Il élargit le champ des incriminations de façon à inclure des scénarios de détournement d'avion qui n'avaient pas été envisagés à l'époque de la convention de La Haye. Ainsi, l'infraction de détournement d'aéronefs est élargie aux appareils « en service » et non plus simplement « en vol », ce qui va concrètement du moment où commence la préparation de l'appareil jusqu'à l'expiration d'un délai de vingt-quatre heures après son atterrissage. La prise de contrôle incriminée a lieu « par tout moyen technologique » et non plus simplement par la violence ou la menace.
Sont également désormais incriminées la menace de commettre un détournement, ainsi que la transmission d'une telle menace, ce afin d'empêcher les mouvements terroristes d'utiliser les médias comme moyens d'action psychologique.
De façon similaire à la convention de Pékin, le protocole de Pékin étend la compétence des tribunaux des États parties aux infractions commises par un ressortissant d'un autre État partie et à celles commises contre un de leurs ressortissants ou par une personne apatride résidant sur leur territoire.
La convention de Pékin de 2010 et le protocole de La Haye amendé par le protocole de Pékin de 2010, textes qui remplaceront les deux conventions d'origine, visent surtout à permettre aux États de mieux coordonner leurs actions sur le plan juridique, et imposent peu de modifications aux droits internes des États. Dans le cas français, notre droit interne n'aura besoin que de modifications limitées, la plus importante concernant l'extension de la définition du détournement d'aéronef aux situations où l'avion est en préparation. Les deux textes sont par ailleurs parfaitement compatibles avec le droit européen.

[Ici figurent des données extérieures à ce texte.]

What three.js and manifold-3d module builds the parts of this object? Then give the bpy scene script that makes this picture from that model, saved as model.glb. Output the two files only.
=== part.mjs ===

Chacun des deux textes entrera en vigueur le premier jour du deuxième mois suivant le dépôt du vingt-deuxième instrument de ratification ou d'approbation à Montréal, au siège de l'OACI. Au 30 mai 2016, quatorze États ont accompli cette procédure. La France a toutes les raisons de ratifier ces textes qui tendent à renforcer la coopération internationale en matière de lutte antiterroriste et de lutte contre la prolifération NBC. Je vous invite donc à approuver ce projet de loi.